After a few days of painful debugging, I could reproduce a bug in one of my unit test with this small program:
#include <iostream>
#include <vector>
#include <condition_variable>
#include <mutex>
#include <thread>
#include <chrono>
#include <new>
int main(){
try{
for(size_t j=0;j<100;++j){
std::cout<<j<<std::endl;
std::mutex mutex;
std::unique_ptr<std::condition_variable>cv;
std::vector<std::thread>v(10);
auto wait=[&](size_t i){
std::unique_lock<std::mutex>ul(mutex);
if(!cv){cv=std::make_unique<std::condition_variable>();}
cv->wait_for(ul,std::chrono::milliseconds(i*10));
};
for(size_t i=0;i<v.size();++i){v[i]=std::thread(wait,i);}
for(size_t i=0;i<v.size();++i){v[i].join();}}}
catch(...){
std::cout<<"Exception"<<std::endl;
std::abort();}
}
When I compile with lmcheck on:
g++-4.9.2 -lmcheck -std=c++1y -pthread /home/Arnaud/Test.cpp -o Test
the program runs and stops with memory clobbered before allocated block
I could reproduce this on multiple machines and both with gcc 4.9.2 and gcc 5.1. What is wrong with this code?

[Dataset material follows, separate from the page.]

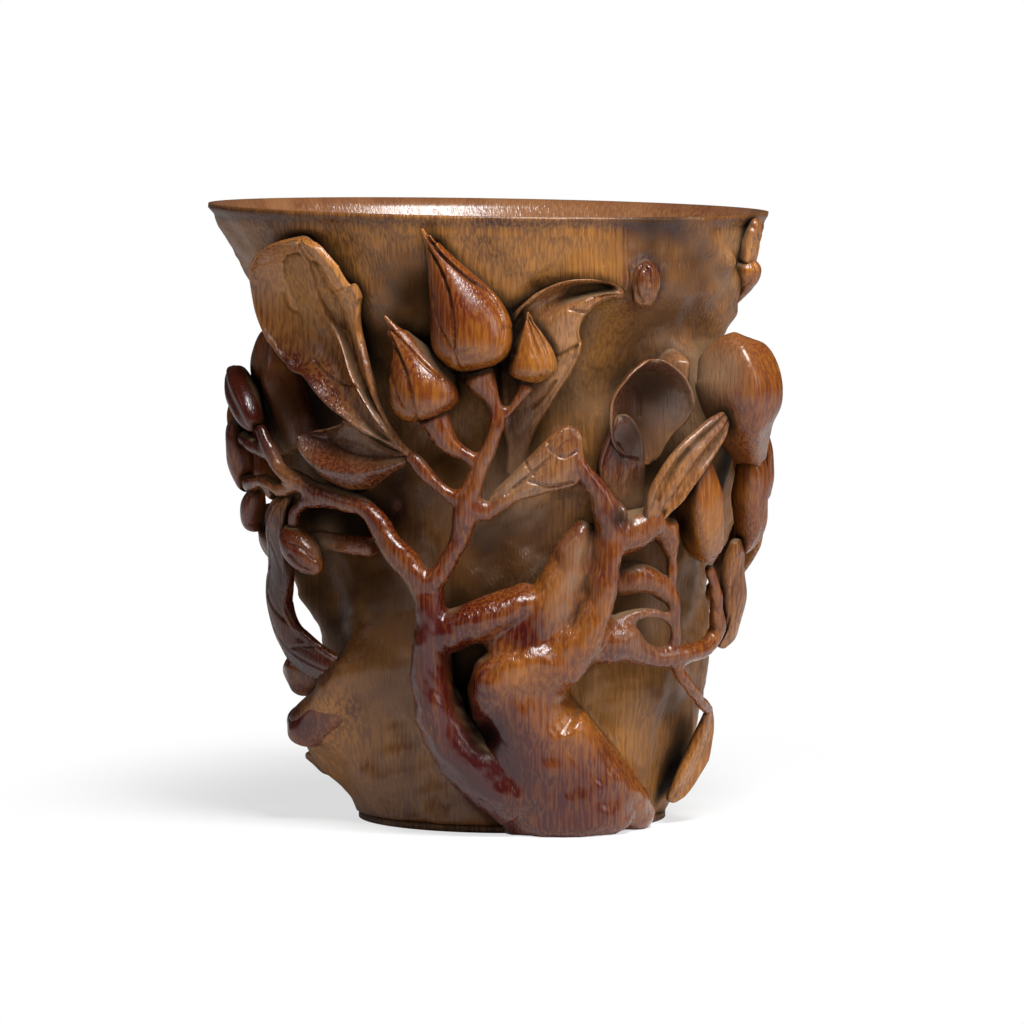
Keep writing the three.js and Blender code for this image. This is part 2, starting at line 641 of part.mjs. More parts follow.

NB: This code runs fine with Visual Studio 2013.
According to this documentation, mcheck
isn't thread-safe.
It looks like linking with -lmcheck
adds allocation hooks which call mcheck
, meaning that it's no longer safe to allocate and deallocate memory from multiple threads without extra synchronisation.